To do |
Check each line of the records for "model"; collect those that have it.

Records provided |
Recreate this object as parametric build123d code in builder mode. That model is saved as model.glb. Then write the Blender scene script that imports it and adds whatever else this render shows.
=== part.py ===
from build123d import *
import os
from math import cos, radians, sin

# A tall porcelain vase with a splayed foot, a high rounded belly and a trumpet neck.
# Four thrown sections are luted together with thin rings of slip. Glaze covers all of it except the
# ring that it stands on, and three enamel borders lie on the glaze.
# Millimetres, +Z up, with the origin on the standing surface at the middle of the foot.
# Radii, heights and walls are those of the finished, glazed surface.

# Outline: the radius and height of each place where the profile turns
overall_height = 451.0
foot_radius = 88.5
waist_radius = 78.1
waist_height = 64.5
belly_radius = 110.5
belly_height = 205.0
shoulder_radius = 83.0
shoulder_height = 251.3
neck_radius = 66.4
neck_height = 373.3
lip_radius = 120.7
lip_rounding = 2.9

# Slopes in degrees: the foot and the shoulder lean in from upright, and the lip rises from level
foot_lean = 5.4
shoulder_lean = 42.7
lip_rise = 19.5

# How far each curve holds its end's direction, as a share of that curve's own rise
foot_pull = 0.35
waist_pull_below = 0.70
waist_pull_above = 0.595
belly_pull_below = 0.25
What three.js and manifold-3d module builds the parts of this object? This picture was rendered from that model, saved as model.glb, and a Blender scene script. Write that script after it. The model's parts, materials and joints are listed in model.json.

Solved problem |
Recreate this object as parametric build123d code in builder mode. That model is saved as model.glb. Then write the Blender scene script that imports it and adds whatever else this render shows.
What three.js and manifold-3d module builds the parts of this object? This picture was rendered from that model, saved as model.glb, and a Blender scene script. Write that script after it. The model's parts, materials and joints are listed in model.json.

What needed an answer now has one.